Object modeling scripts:
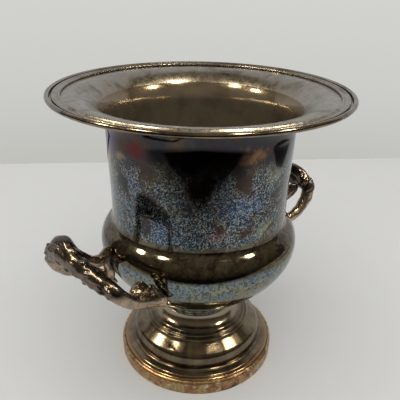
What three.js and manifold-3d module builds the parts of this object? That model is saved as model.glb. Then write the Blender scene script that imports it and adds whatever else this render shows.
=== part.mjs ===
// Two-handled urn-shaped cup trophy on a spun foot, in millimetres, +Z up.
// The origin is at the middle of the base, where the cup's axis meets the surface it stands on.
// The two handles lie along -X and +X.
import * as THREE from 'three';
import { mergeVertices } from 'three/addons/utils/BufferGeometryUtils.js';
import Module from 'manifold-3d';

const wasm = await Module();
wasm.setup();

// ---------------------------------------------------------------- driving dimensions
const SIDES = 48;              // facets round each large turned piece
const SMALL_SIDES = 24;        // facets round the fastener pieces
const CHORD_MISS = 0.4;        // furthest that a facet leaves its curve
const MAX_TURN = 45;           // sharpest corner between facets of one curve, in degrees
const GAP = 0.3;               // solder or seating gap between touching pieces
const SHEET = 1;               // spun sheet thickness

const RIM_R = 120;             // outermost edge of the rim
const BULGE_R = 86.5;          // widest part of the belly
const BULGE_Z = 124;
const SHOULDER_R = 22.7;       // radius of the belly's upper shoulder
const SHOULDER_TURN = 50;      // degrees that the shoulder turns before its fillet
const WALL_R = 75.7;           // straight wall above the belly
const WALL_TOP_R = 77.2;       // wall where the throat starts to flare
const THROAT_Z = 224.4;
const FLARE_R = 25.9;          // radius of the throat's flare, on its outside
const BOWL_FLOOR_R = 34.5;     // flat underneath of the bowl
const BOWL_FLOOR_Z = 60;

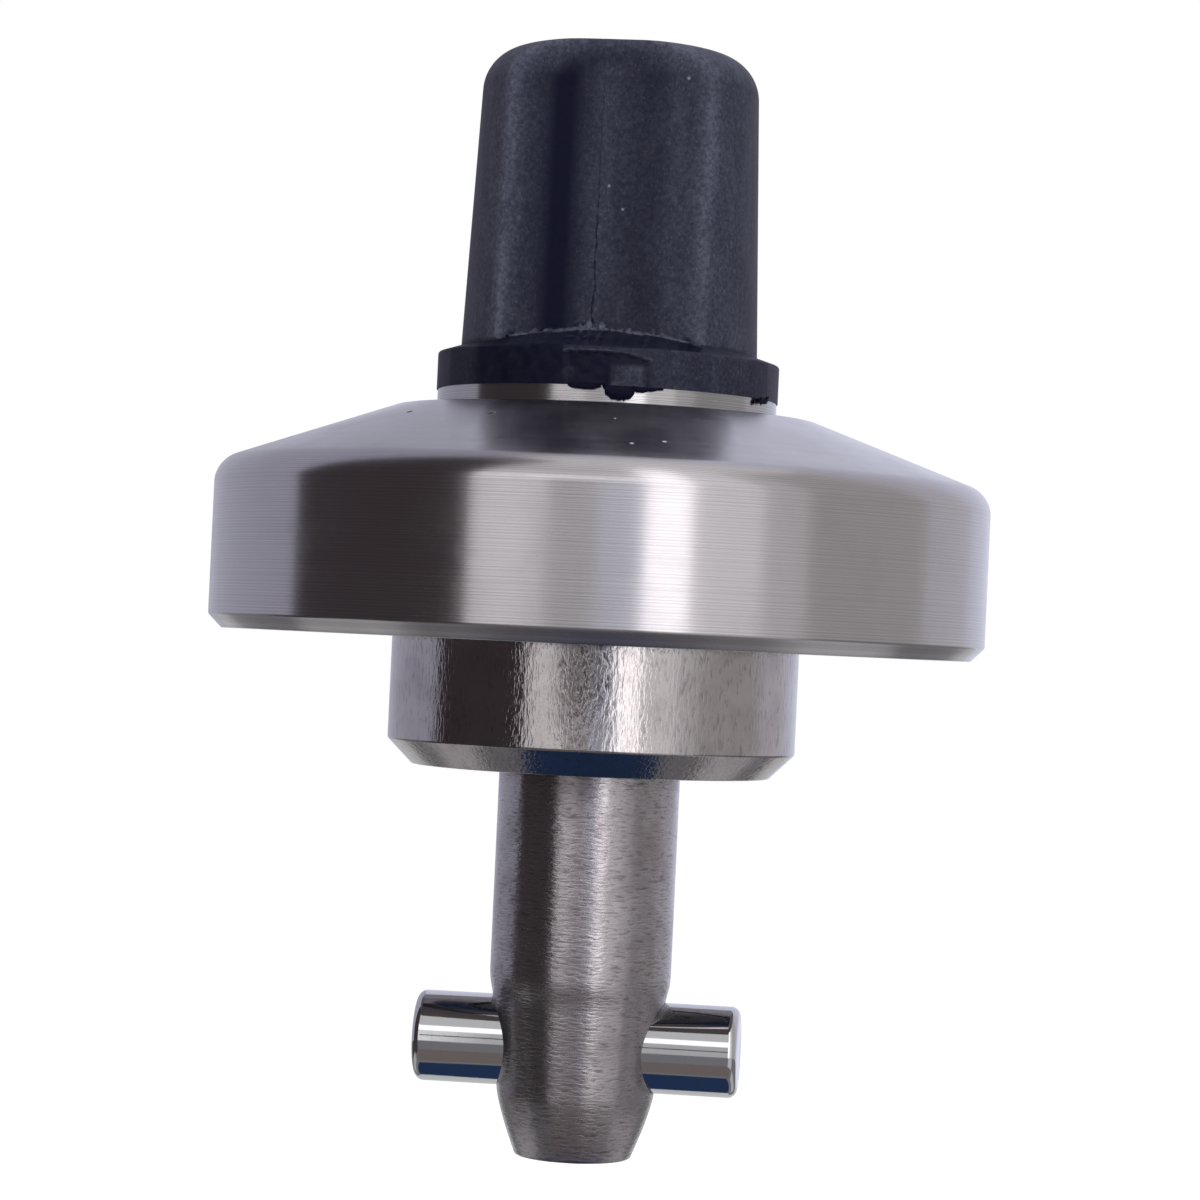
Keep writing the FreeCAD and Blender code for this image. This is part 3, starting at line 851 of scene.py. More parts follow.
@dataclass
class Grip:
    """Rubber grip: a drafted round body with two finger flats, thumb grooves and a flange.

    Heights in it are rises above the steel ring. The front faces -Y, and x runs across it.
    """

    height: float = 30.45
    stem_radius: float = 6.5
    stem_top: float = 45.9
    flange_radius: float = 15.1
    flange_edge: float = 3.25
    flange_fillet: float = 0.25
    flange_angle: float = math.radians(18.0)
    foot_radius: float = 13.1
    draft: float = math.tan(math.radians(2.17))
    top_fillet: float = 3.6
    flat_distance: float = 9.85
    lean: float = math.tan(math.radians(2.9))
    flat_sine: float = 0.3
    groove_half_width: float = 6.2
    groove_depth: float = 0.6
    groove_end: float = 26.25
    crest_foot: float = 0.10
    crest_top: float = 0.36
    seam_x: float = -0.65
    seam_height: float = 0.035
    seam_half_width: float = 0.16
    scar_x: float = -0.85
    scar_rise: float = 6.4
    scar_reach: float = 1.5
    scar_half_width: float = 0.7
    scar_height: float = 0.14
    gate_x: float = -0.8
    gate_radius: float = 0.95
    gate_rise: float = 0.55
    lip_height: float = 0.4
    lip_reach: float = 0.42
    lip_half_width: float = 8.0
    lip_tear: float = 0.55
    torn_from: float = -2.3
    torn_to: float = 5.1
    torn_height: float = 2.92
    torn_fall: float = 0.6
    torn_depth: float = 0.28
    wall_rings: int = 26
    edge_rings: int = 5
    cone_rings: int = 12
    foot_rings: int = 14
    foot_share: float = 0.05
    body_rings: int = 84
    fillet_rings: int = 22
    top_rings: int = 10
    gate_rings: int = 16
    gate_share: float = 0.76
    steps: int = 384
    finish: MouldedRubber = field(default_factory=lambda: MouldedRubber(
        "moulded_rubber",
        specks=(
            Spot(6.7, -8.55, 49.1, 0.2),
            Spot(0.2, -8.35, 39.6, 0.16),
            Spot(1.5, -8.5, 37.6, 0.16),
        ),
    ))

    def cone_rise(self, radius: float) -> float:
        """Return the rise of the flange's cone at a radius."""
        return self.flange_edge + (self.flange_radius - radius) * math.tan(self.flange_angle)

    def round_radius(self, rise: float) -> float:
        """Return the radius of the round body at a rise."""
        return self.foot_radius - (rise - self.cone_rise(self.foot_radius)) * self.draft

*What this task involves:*
Using the entries above, please restate each one word for word.

*Final answer:*
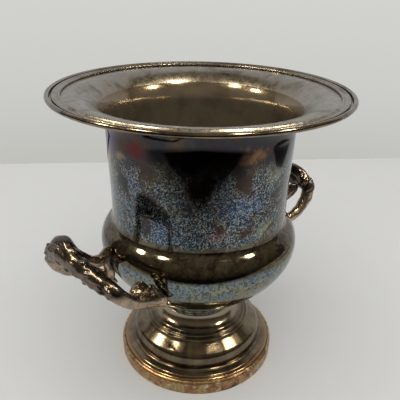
What three.js and manifold-3d module builds the parts of this object? That model is saved as model.glb. Then write the Blender scene script that imports it and adds whatever else this render shows.
=== part.mjs ===
// Two-handled urn-shaped cup trophy on a spun foot, in millimetres, +Z up.
// The origin is at the middle of the base, where the cup's axis meets the surface it stands on.
// The two handles lie along -X and +X.
import * as THREE from 'three';
import { mergeVertices } from 'three/addons/utils/BufferGeometryUtils.js';
import Module from 'manifold-3d';

const wasm = await Module();
wasm.setup();

// ---------------------------------------------------------------- driving dimensions
const SIDES = 48;              // facets round each large turned piece
const SMALL_SIDES = 24;        // facets round the fastener pieces
const CHORD_MISS = 0.4;        // furthest that a facet leaves its curve
const MAX_TURN = 45;           // sharpest corner between facets of one curve, in degrees
const GAP = 0.3;               // solder or seating gap between touching pieces
const SHEET = 1;               // spun sheet thickness

const RIM_R = 120;             // outermost edge of the rim
const BULGE_R = 86.5;          // widest part of the belly
const BULGE_Z = 124;
const SHOULDER_R = 22.7;       // radius of the belly's upper shoulder
const SHOULDER_TURN = 50;      // degrees that the shoulder turns before its fillet
const WALL_R = 75.7;           // straight wall above the belly
const WALL_TOP_R = 77.2;       // wall where the throat starts to flare
const THROAT_Z = 224.4;
const FLARE_R = 25.9;          // radius of the throat's flare, on its outside
const BOWL_FLOOR_R = 34.5;     // flat underneath of the bowl
const BOWL_FLOOR_Z = 60;

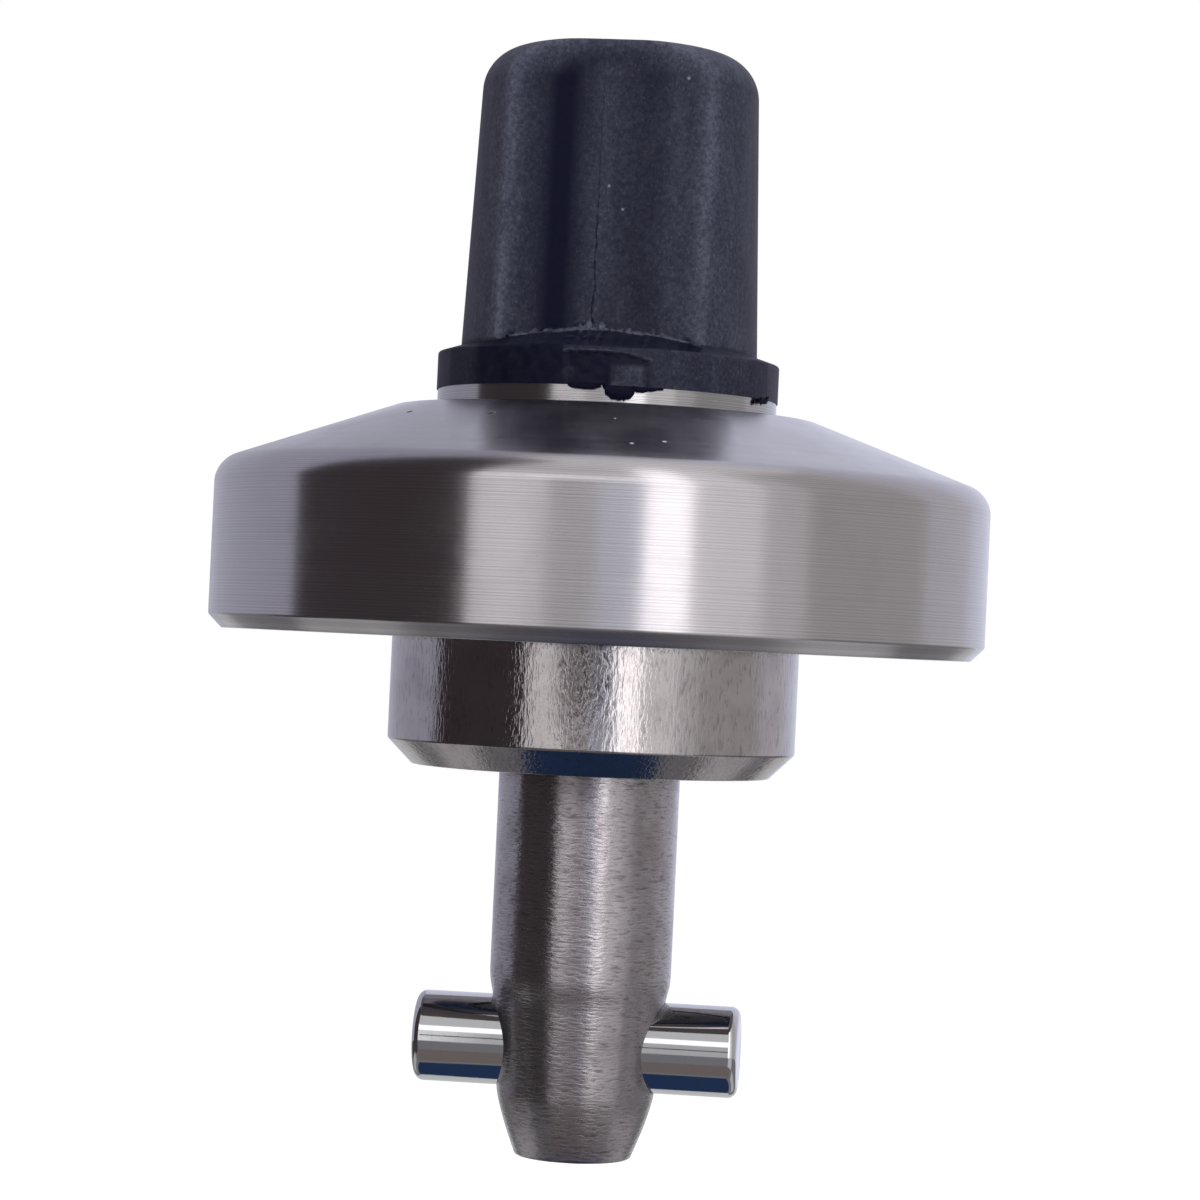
Keep writing the FreeCAD and Blender code for this image. This is part 3, starting at line 851 of scene.py. More parts follow.
@dataclass
class Grip:
    """Rubber grip: a drafted round body with two finger flats, thumb grooves and a flange.

    Heights in it are rises above the steel ring. The front faces -Y, and x runs across it.
    """

    height: float = 30.45
    stem_radius: float = 6.5
    stem_top: float = 45.9
    flange_radius: float = 15.1
    flange_edge: float = 3.25
    flange_fillet: float = 0.25
    flange_angle: float = math.radians(18.0)
    foot_radius: float = 13.1
    draft: float = math.tan(math.radians(2.17))
    top_fillet: float = 3.6
    flat_distance: float = 9.85
    lean: float = math.tan(math.radians(2.9))
    flat_sine: float = 0.3
    groove_half_width: float = 6.2
    groove_depth: float = 0.6
    groove_end: float = 26.25
    crest_foot: float = 0.10
    crest_top: float = 0.36
    seam_x: float = -0.65
    seam_height: float = 0.035
    seam_half_width: float = 0.16
    scar_x: float = -0.85
    scar_rise: float = 6.4
    scar_reach: float = 1.5
    scar_half_width: float = 0.7
    scar_height: float = 0.14
    gate_x: float = -0.8
    gate_radius: float = 0.95
    gate_rise: float = 0.55
    lip_height: float = 0.4
    lip_reach: float = 0.42
    lip_half_width: float = 8.0
    lip_tear: float = 0.55
    torn_from: float = -2.3
    torn_to: float = 5.1
    torn_height: float = 2.92
    torn_fall: float = 0.6
    torn_depth: float = 0.28
    wall_rings: int = 26
    edge_rings: int = 5
    cone_rings: int = 12
    foot_rings: int = 14
    foot_share: float = 0.05
    body_rings: int = 84
    fillet_rings: int = 22
    top_rings: int = 10
    gate_rings: int = 16
    gate_share: float = 0.76
    steps: int = 384
    finish: MouldedRubber = field(default_factory=lambda: MouldedRubber(
        "moulded_rubber",
        specks=(
            Spot(6.7, -8.55, 49.1, 0.2),
            Spot(0.2, -8.35, 39.6, 0.16),
            Spot(1.5, -8.5, 37.6, 0.16),
        ),
    ))

    def cone_rise(self, radius: float) -> float:
        """Return the rise of the flange's cone at a radius."""
        return self.flange_edge + (self.flange_radius - radius) * math.tan(self.flange_angle)

    def round_radius(self, rise: float) -> float:
        """Return the radius of the round body at a rise."""
        return self.foot_radius - (rise - self.cone_rise(self.foot_radius)) * self.draft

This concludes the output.